While filling up my employment history in Australia, I cannot remember exact months when I started and ended the job. This employment history is occurred about 7~8 yrs ago and have nothing to do with my nominated occupation. (Most of them are working at farm or meat processing factory)

In this case, Is there any source that I can find the correct information of my previous employment?


----------



## youngarch (Jun 18, 2015)

I have another question!

I'm already allocated with CO and she requested me to update Form 80 and I did it about 5weeks ago and haven't heard anything yet. 

Just now, I was reviewing again in case of missing information in form 80 and noticed that some information is needed to be updated again. But, I already press the button called 'request completed' and afraid of delaying processing time if I update form 80 at this stage. 

Should I just wait until the CO contacts me or update form 80 again? and If I update the form again then would it delay my application to be assessed?

Regards,
Young


----------



## Ravikantsehgal (Nov 15, 2017)

Hi Team,

Please advise and help.


Below is what I have on my ACS letter and just want to know if
splitting the employment date is acceptable or not while filling
employment history in EOI as experience letter is of 2 years ( 03/11
- 03/12 ) and ACS considered after Dec 2011.. So, to claim points I
need to spilt my below 2nd Employment into two dates..
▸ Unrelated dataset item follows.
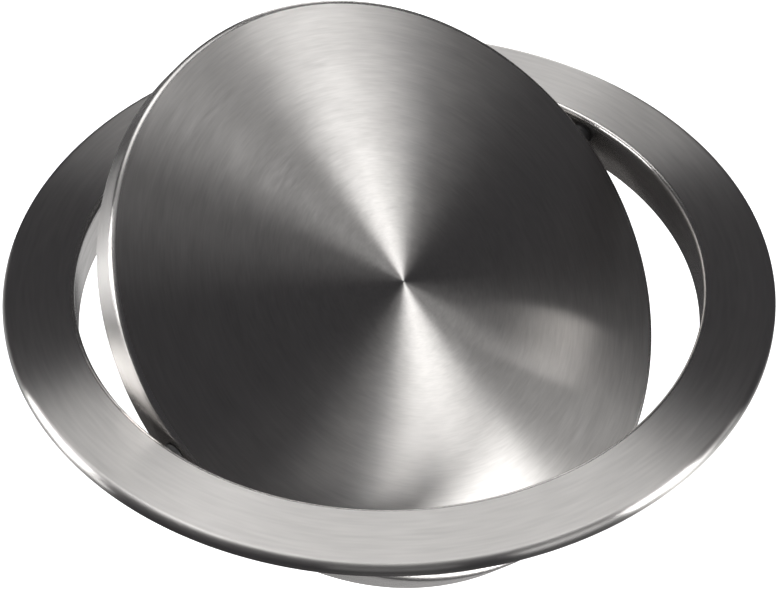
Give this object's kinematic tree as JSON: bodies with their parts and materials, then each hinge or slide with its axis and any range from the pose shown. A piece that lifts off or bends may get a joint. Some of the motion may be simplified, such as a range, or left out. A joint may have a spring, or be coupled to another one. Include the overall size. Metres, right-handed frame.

The following employment after December 2011 is considered to equate to
work at an appropriately

skilled level and relevant to 263111 (Computer Network and Systems
Engineer) of the ANZSCO Code.


1st Employement : 11/07 - 03/11 – 3 year(s) 4 month(s)
2nd Employment: 03/11 - 03/13 – 2 year(s) 0 month(s) ----> " Can i
split this into two to claim points while filling EOI employment
history "
3rd Employment: 03/13 - 05/14 – 1 year(s) 2 month(s)

4th Employment: 05/14 - 12/14 – 0 year(s) 8 month(s)

5th Employment: 12/14 - 09/17 – 2 year(s) 9 month(s)

All of my above employment is marked as relevant to 263111 (Computer
Network and Systems Engineer)

Please confim asap.


----------